- Active: 1941–1943
- Disbanded: 1943
- Country: United Kingdom
- Branch: British Army
- Type: Armoured Regiment
- Role: Infantry Support Training
- Part of: Royal Armoured Corps
- Anniversaries: Minden Day (1 August)
- Equipment: Churchill Covenanter

= 143rd Regiment Royal Armoured Corps =

The 143rd Regiment Royal Armoured Corps (9th Lancashire Fusiliers) (143 RAC) was a short-lived armoured regiment of the British Army's Royal Armoured Corps during World War II.

==Origin==
143rd Regiment RAC was formed on 1 November 1941 by the conversion to the armoured role of 9th Battalion of the Lancashire Fusiliers, a hostilities-only infantry battalion raised in 1940. 9th Lancashire Fusiliers had been serving in 125th Infantry Brigade of 42nd (East Lancashire) Infantry Division, which were redesignated 10th Armoured Brigade and 42nd Armoured Division respectively. All three regiments in the brigade were drawn from the Lancashire Fusiliers and underwent simultaneous conversion to armour (the other two became 108 RAC and 109 RAC respectively).

In common with other infantry units transferred to the Royal Armoured Corps, all personnel would have continued to wear their Lancashire Fusiliers cap badge on the black beret of the RAC. Surplus personnel were posted to 15th and 44th Reconnaissance Battalions or to 2/5th and 2/6th battalions of the Lancashire Fusiliers. In common with the other units of 10th Armoured Bde, 143 RAC maintained Lancashire Fusilier traditions, celebrating Minden Day on 1 August each year.

==History==
In May–June 1942, 10th Armoured Bde (later 10th Tank Bde) became an independent formation, and moved from Barnard Castle, County Durham, to 'The Dukeries' area of Nottinghamshire to continue tank training. 143 RAC was based at Thoresby Hall and operated Churchill infantry tanks, later receiving some Covenanter cruiser tanks from the Guards Armoured Division as well.
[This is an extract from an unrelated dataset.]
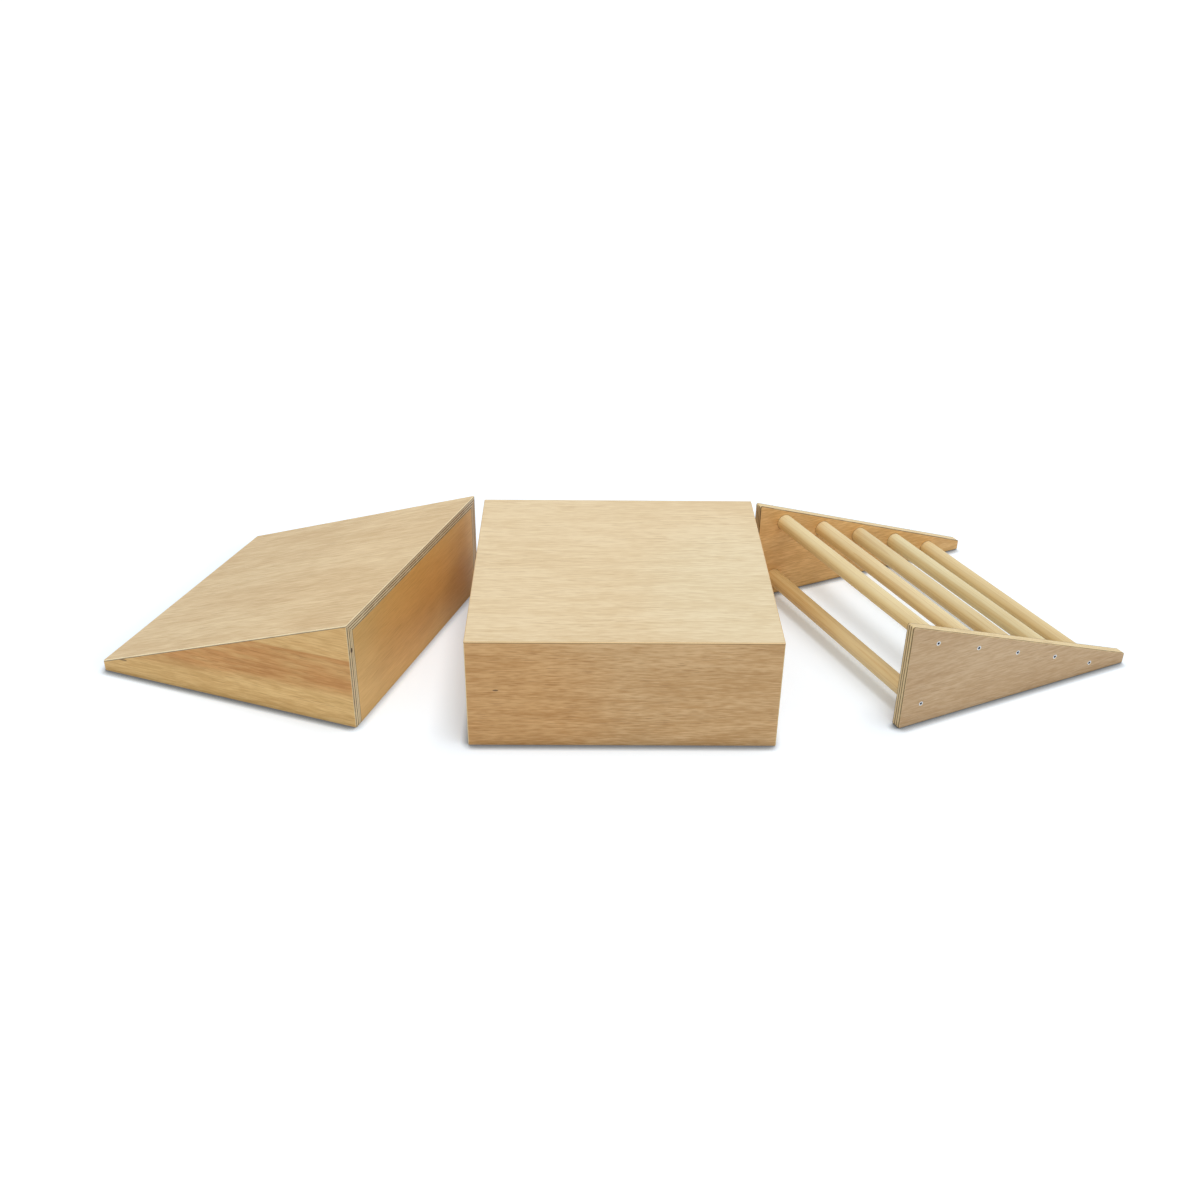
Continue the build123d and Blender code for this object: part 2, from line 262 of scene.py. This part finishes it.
def plywood(node, facing, grain, tint, seed, contrast=1.0, lines=wall_lines, ply=pale_ply,
            run=1.0, inner=None, figure=(), inner_figure=(), marks=()):
    """Material of one plywood sheet. Each figure paints over its outer veneer, or over the inner
    one, and each mark over the whole sheet."""
    graph = Graph(f"plywood_{node}")
    axes, corner = grain_axes(node, facing, grain)
    point = graph.turned(graph.place.outputs["Object"], axes, corner)
    normal = graph.turned(graph.place.outputs["Normal"], axes)
    face, height = veneer(graph, point, tint, seed, contrast, run)
    for paint in figure:
        face = paint(graph, point, face)
    if inner:
        other, _ = veneer(graph, point, inner, seed + 91, 1.2 * contrast, run)
        for paint in inner_figure:
            other = paint(graph, point, other)
        face = graph.mix(graph.between(graph.parts(normal)[2], -0.1, 0.1), face, other)
    flatness = graph.math("ABSOLUTE", graph.parts(normal)[2])
    on_face = graph.between(flatness, 0.85, 0.95)
    colour = graph.mix(on_face, plies(graph, point, normal, seed, lines, ply), face)
    for paint in marks:
        colour = paint(graph, point, colour)
    roughness = graph.math("ADD", graph.math("MULTIPLY", height, -0.12), 0.56)
    graph.shader.inputs["Specular IOR Level"].default_value = wood_specular
    graph.finish(node, colour, roughness, height, 0.12 * mm)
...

By the end of 1942, large numbers of 143 RAC's trained officers and men were being posted overseas. During 1943, 10th Tank Brigade became a holding and training formation for replacements. In August 1943, rumours began to circulate that 10th Tank Brigade was scheduled for disbandment, and a recruiting team arrived to persuade men to volunteer for the Parachute Regiment if the brigade disbanded. The brigade moved to Wensleydale in September 1943, with 143 RAC based at Hawes, but soon afterwards began to disperse. During December, officers and men were posted from 143 RAC to drafts and training regiments, many specialists going to the Royal Army Service Corps, Royal Army Ordnance Corps etc. Formal disbandment of 143rd Regiment RAC (9th Lancashire Fusiliers) was completed on 31 December 1943.

==External sources==
- Land Forces of Britain, the Empire and Commonwealth (Regiments.org)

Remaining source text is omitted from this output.